■ **WHAT THE TASK ASKS**
All of the data below should be written out exactly.

■ **PROVIDED DATA**

········

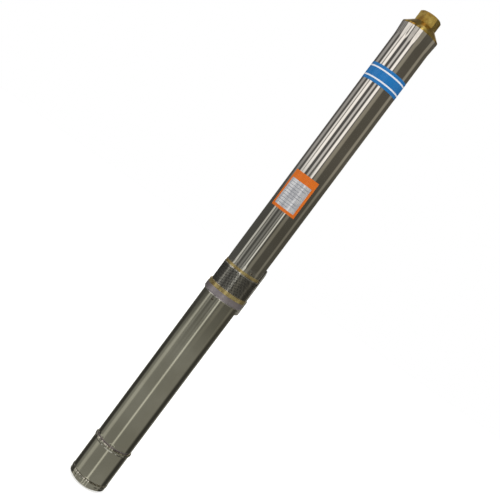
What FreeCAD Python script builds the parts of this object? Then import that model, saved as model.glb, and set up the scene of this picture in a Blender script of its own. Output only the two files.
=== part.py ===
"""Four-inch borehole pump: oil-filled motor below, multistage pump above, one vertical axis.

Frame: millimetres, +Z up, origin at the centre of the end cap's bottom face.
The cable guard stands on the +X side.
"""

import FreeCAD, Part
import math
import os
import Sketcher

STAGE_COUNT = 6
VANE_COUNT = 5
STUD_COUNT = 4
PAD_COUNT = 6
SPLINE_COUNT = 14
HOLE_ROWS = 3
HOLE_COLUMNS = 20
HEX_TURN = -12.5
SPRING_TURNS = 4.25

# Driving dimensions. Radii and heights are in millimetres, angles in degrees.
SIZES = {
    # End cap
    "cap_radius": 47.3,
    "cap_height": 115.2,
    "cap_wall": 2.2,
    "cap_floor": 3.0,
    "foot_radius": 36.0,
    "foot_chamfer": 7.0,
    "foot_groove_height": 23.0,
    "groove_section": 2.9,
    "bead_radius": 48.2,
    "bead_height": 9.0,
    "breather_radius": 4.0,
    "collar_radius": 49.1,
    "collar_height": 9.0,
    "bead_slope": 2.5,
    # Motor tube and its two end pieces
    "joint_gap": 3.3,
    "tube_radius": 46.5,
    "tube_wall": 2.0,
    "tube_length": 418.2,
    "seat_gap": 0.05,
    "rotor_gap": 0.4,
    "running_gap": 0.05,
    "housing_reach": 33.0,
    "housing_floor": 10.0,
    "spigot_radius": 34.0,
    "spigot_wall": 6.0,
    "spigot_height": 13.0,
    "chamber_radius": 32.0,
    "diaphragm_wall": 2.0,
    "diaphragm_depth": 60.0,
    # Motor flange
    "flange_radius": 50.0,
    "flange_height": 15.0,
    "flange_chamfer": 2.0,
    "pilot_radius": 43.65,
    "pilot_height": 3.0,
    "bracket_plate": 8.0,
    "hub_radius": 22.0,
    "hub_height": 40.0,
    "bush_wall": 3.4,
    "stud_radius": 4.0,
    "stud_circle": 38.1,
    "stud_depth": 12.0,
    "nut_flats": 13.0,
    "nut_height": 6.5,
    "socket_width": 18.0,
    # Stator and rotor
    "stator_rise": 96.5,
    "stator_headroom": 81.7,
    "stator_bore": 26.6,
    "coil_inner": 29.0,
    "coil_outer": 41.0,
    "coil_height": 26.0,
    "core_shaft_radius": 13.0,
    "journal_radius": 12.5,
    "thrust_radius": 9.5,
    "seal_shaft_radius": 10.0,
    "spline_radius": 7.9,
    "spline_length": 27.0,
    "spline_depth": 1.2,
    "end_ring_height": 11.0,
    "end_ring_radius": 23.5,
    "thrust_disc_radius": 27.0,
    "thrust_disc_height": 8.0,
    "thrust_gap": 0.1,
    "pad_height": 8.0,
    "pad_angle": 46.0,
    "seal_radius": 18.0,
    "seal_height": 7.0,
    "slinger_radius": 20.0,
    "slinger_height": 8.0,
    # Suction bracket and strainer
    "rim_radius": 49.3,
    "rim_height": 8.9,
    "throat_radius": 24.0,
    "rib_width": 9.0,
    "strainer_radius": 46.0,
    "strainer_wall": 1.0,
    "strainer_height": 51.0,
    "hem_radius": 47.6,
    "hem_height": 4.0,
    "hole_half": 2.2,
    "hole_reach": 4.6,
    "hole_margin": 7.0,
    "ring_radius": 45.5,
    "ring_height": 6.8,
    "inlet_bore": 36.0,
    "inlet_spigot": 33.6,
    # Cable guard
    "guard_width": 24.0,
    "guard_sheet": 1.0,
    "guard_drop": 16.7,
    "guard_lower_radius": 51.2,
    "guard_upper_radius": 48.8,
    "guard_inner": 45.3,
    "guard_overlap": 26.6,
    # Pump sleeve
    "sleeve_radius": 44.5,
    "sleeve_wall": 1.5,
    "flare_radius": 46.7,
    "flare_length": 32.0,
    "head_rim": 3.5,
    # Stages
    "stage_pitch": 90.0,
    "bowl_wall": 1.9,
    "plate_thickness": 3.0,
    "eye_radius": 18.0,
    "impeller_radius": 37.5,
    "shroud_thickness": 2.0,
    "passage_height": 22.0,
    "impeller_clearance": 2.0,
    "vane_thickness": 1.8,
    "vane_inner": 13.0,
    "hub_neck_radius": 9.0,
    "diffuser_radius": 36.5,
    "diffuser_gap": 3.0,
    # Pump shaft and coupling
    "shaft_flats": 11.0,
    "shaft_journal": 8.0,
    "coupling_radius": 12.5,
    "coupling_length": 64.0,
    # Head
    "spider_height": 26.0,
    "spider_wall": 3.2,
    "spoke_width": 5.0,
    "spider_hub": 15.0,
    "head_skirt": 53.2,
    "shoulder_height": 16.3,
    "shoulder_radius": 27.5,
    "hex_flats": 47.0,
    "hex_height": 25.5,
    "skirt_bore": 37.0,
    "seat_height": 34.0,
    "seat_radius": 13.0,
    "valve_chamber": 18.3,
    "guide_seat": 18.9,
    "guide_level": 55.0,
    "thread_radius": 19.48,
    "thread_length": 22.0,
    "valve_radius": 16.0,
    "valve_thickness": 4.0,
    "valve_stem": 4.0,
    "guide_height": 6.0,
    "spring_radius": 7.5,
    "spring_wire": 1.3,
    "circlip_height": 1.6,
    "circlip_depth": 1.2,
}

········

■ **SOLUTION TO THIS EXERCISE**
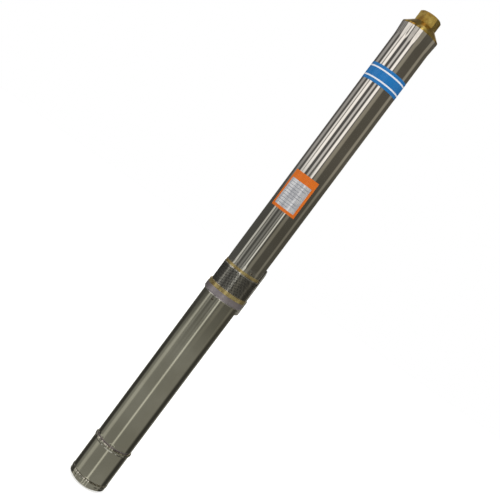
What FreeCAD Python script builds the parts of this object? Then import that model, saved as model.glb, and set up the scene of this picture in a Blender script of its own. Output only the two files.
=== part.py ===
"""Four-inch borehole pump: oil-filled motor below, multistage pump above, one vertical axis.

Frame: millimetres, +Z up, origin at the centre of the end cap's bottom face.
The cable guard stands on the +X side.
"""

import FreeCAD, Part
import math
import os
import Sketcher

STAGE_COUNT = 6
VANE_COUNT = 5
STUD_COUNT = 4
PAD_COUNT = 6
SPLINE_COUNT = 14
HOLE_ROWS = 3
HOLE_COLUMNS = 20
HEX_TURN = -12.5
SPRING_TURNS = 4.25

# Driving dimensions. Radii and heights are in millimetres, angles in degrees.
SIZES = {
    # End cap
    "cap_radius": 47.3,
    "cap_height": 115.2,
    "cap_wall": 2.2,
    "cap_floor": 3.0,
    "foot_radius": 36.0,
    "foot_chamfer": 7.0,
    "foot_groove_height": 23.0,
    "groove_section": 2.9,
    "bead_radius": 48.2,
    "bead_height": 9.0,
    "breather_radius": 4.0,
    "collar_radius": 49.1,
    "collar_height": 9.0,
    "bead_slope": 2.5,
    # Motor tube and its two end pieces
    "joint_gap": 3.3,
    "tube_radius": 46.5,
    "tube_wall": 2.0,
    "tube_length": 418.2,
    "seat_gap": 0.05,
    "rotor_gap": 0.4,
    "running_gap": 0.05,
    "housing_reach": 33.0,
    "housing_floor": 10.0,
    "spigot_radius": 34.0,
    "spigot_wall": 6.0,
    "spigot_height": 13.0,
    "chamber_radius": 32.0,
    "diaphragm_wall": 2.0,
    "diaphragm_depth": 60.0,
    # Motor flange
    "flange_radius": 50.0,
    "flange_height": 15.0,
    "flange_chamfer": 2.0,
    "pilot_radius": 43.65,
    "pilot_height": 3.0,
    "bracket_plate": 8.0,
    "hub_radius": 22.0,
    "hub_height": 40.0,
    "bush_wall": 3.4,
    "stud_radius": 4.0,
    "stud_circle": 38.1,
    "stud_depth": 12.0,
    "nut_flats": 13.0,
    "nut_height": 6.5,
    "socket_width": 18.0,
    # Stator and rotor
    "stator_rise": 96.5,
    "stator_headroom": 81.7,
    "stator_bore": 26.6,
    "coil_inner": 29.0,
    "coil_outer": 41.0,
    "coil_height": 26.0,
    "core_shaft_radius": 13.0,
    "journal_radius": 12.5,
    "thrust_radius": 9.5,
    "seal_shaft_radius": 10.0,
    "spline_radius": 7.9,
    "spline_length": 27.0,
    "spline_depth": 1.2,
    "end_ring_height": 11.0,
    "end_ring_radius": 23.5,
    "thrust_disc_radius": 27.0,
    "thrust_disc_height": 8.0,
    "thrust_gap": 0.1,
    "pad_height": 8.0,
    "pad_angle": 46.0,
    "seal_radius": 18.0,
    "seal_height": 7.0,
    "slinger_radius": 20.0,
    "slinger_height": 8.0,
    # Suction bracket and strainer
    "rim_radius": 49.3,
    "rim_height": 8.9,
    "throat_radius": 24.0,
    "rib_width": 9.0,
    "strainer_radius": 46.0,
    "strainer_wall": 1.0,
    "strainer_height": 51.0,
    "hem_radius": 47.6,
    "hem_height": 4.0,
    "hole_half": 2.2,
    "hole_reach": 4.6,
    "hole_margin": 7.0,
    "ring_radius": 45.5,
    "ring_height": 6.8,
    "inlet_bore": 36.0,
    "inlet_spigot": 33.6,
    # Cable guard
    "guard_width": 24.0,
    "guard_sheet": 1.0,
    "guard_drop": 16.7,
    "guard_lower_radius": 51.2,
    "guard_upper_radius": 48.8,
    "guard_inner": 45.3,
    "guard_overlap": 26.6,
    # Pump sleeve
    "sleeve_radius": 44.5,
    "sleeve_wall": 1.5,
    "flare_radius": 46.7,
    "flare_length": 32.0,
    "head_rim": 3.5,
    # Stages
    "stage_pitch": 90.0,
    "bowl_wall": 1.9,
    "plate_thickness": 3.0,
    "eye_radius": 18.0,
    "impeller_radius": 37.5,
    "shroud_thickness": 2.0,
    "passage_height": 22.0,
    "impeller_clearance": 2.0,
    "vane_thickness": 1.8,
    "vane_inner": 13.0,
    "hub_neck_radius": 9.0,
    "diffuser_radius": 36.5,
    "diffuser_gap": 3.0,
    # Pump shaft and coupling
    "shaft_flats": 11.0,
    "shaft_journal": 8.0,
    "coupling_radius": 12.5,
    "coupling_length": 64.0,
    # Head
    "spider_height": 26.0,
    "spider_wall": 3.2,
    "spoke_width": 5.0,
    "spider_hub": 15.0,
    "head_skirt": 53.2,
    "shoulder_height": 16.3,
    "shoulder_radius": 27.5,
    "hex_flats": 47.0,
    "hex_height": 25.5,
    "skirt_bore": 37.0,
    "seat_height": 34.0,
    "seat_radius": 13.0,
    "valve_chamber": 18.3,
    "guide_seat": 18.9,
    "guide_level": 55.0,
    "thread_radius": 19.48,
    "thread_length": 22.0,
    "valve_radius": 16.0,
    "valve_thickness": 4.0,
    "valve_stem": 4.0,
    "guide_height": 6.0,
    "spring_radius": 7.5,
    "spring_wire": 1.3,
    "circlip_height": 1.6,
    "circlip_depth": 1.2,
}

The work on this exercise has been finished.